Older Americans were supposedly more immune to the housing crisis than younger people, thanks largely to their longer history in the housing market. But a new study by the AARP Public Policy Institute shows that millions of older Americans carry more mortgage debt than ever, and more than three million risk the loss of their homes.
The study, “Nightmare on Main Street: Older Americans and the Mortgage Market Crisis,” measured the progression of the mortgage crisis and its effect on people age 50 and older.
From 2007 to 2011, more than 1.5 million older Americans lost their homes as a result of the mortgage crisis, the study showed. About 3.5 million loans of people age 50 and older are “underwater”—meaning homeowners owe more than their home is worth and have no equity; 600,000 loans of people age 50 and older are in foreclosure; another 625,000 loans are 90 or more days delinquent.
More policy solutions are needed to assist all homeowners, particularly older Americans, the study asserted. “Policy solutions that should be considered include: principal reduction loan modifications; mediation programs; more access to housing counseling and legal assistance programs; and development of short-term financial assistance programs,” wrote author Lori A Trawinski, Ph.D., CFP.
Using nationwide loan-level data for the years 2007 to 2011, the study examined loan performance based on borrower age, loan type, and borrower demographics. It showed that, as of December 2011:
- Among people age 50 and older, the percentage of loans that are seriously delinquent increased 456% during the five-year period, from 1.1% in 2007 to 6.0% in 2011. As of December 2011, 16% of loans of the 50+ population were underwater.
- Serious delinquency rates of borrowers age 50–64 and 75+ are higher than those of the 65–74 age group. People in the 75+ age group are facing increasing mortgage and property tax expenditures and decreasing average incomes. Serious delinquency rates of the <50 population are higher than those of the 50+ population.
- Of mortgage borrowers age 50+, middle-income borrowers have borne the brunt of the foreclosure crisis.

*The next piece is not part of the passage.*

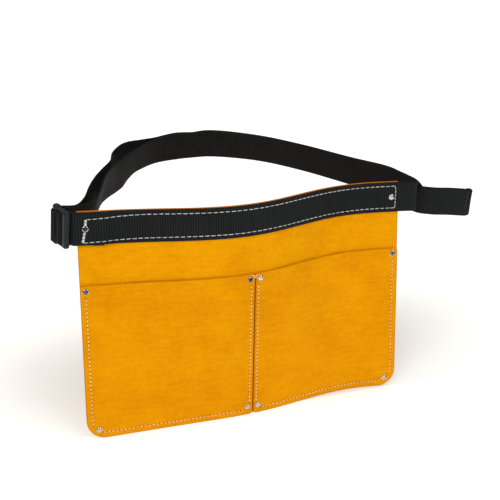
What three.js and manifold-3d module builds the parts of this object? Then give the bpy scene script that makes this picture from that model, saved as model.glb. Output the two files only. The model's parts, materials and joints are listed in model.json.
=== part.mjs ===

Borrowers with incomes ranging from $50,000 to $124,999 accounted for 53% of foreclosures of the 50+ population in 2011. Borrowers with incomes below $50,000 accounted for 32%.
- The foreclosure rate on prime loans of the 50+ population increased to 2.3% in 2011, 23 times higher than the rate of 0.10% in 2007. The foreclosure rate on subprime loans of the 50+ population increased from 2.3% in 2007 to 12.9% in 2011, a nearly six-fold increase over the five-year period.
- African American and Hispanic borrowers age 50+ had foreclosure rates of 3.5% and 3.9%, respectively, on prime loans in 2011, double the foreclosure rate of 1.9% for white borrowers in 2011.
- Since 2008, Hispanics have had the highest foreclosure rate on subprime loans among the 50+ population—14.1% in 2011. African Americans age 50+ had the highest foreclosure rate in 2007. White borrowers age 50+ had the lowest subprime foreclosure rate until 2010, when their rate was slightly higher than that of African Americans and remained higher in 2011.
- One-quarter of subprime loans of borrowers age 50+ were seriously delinquent as of December 2011.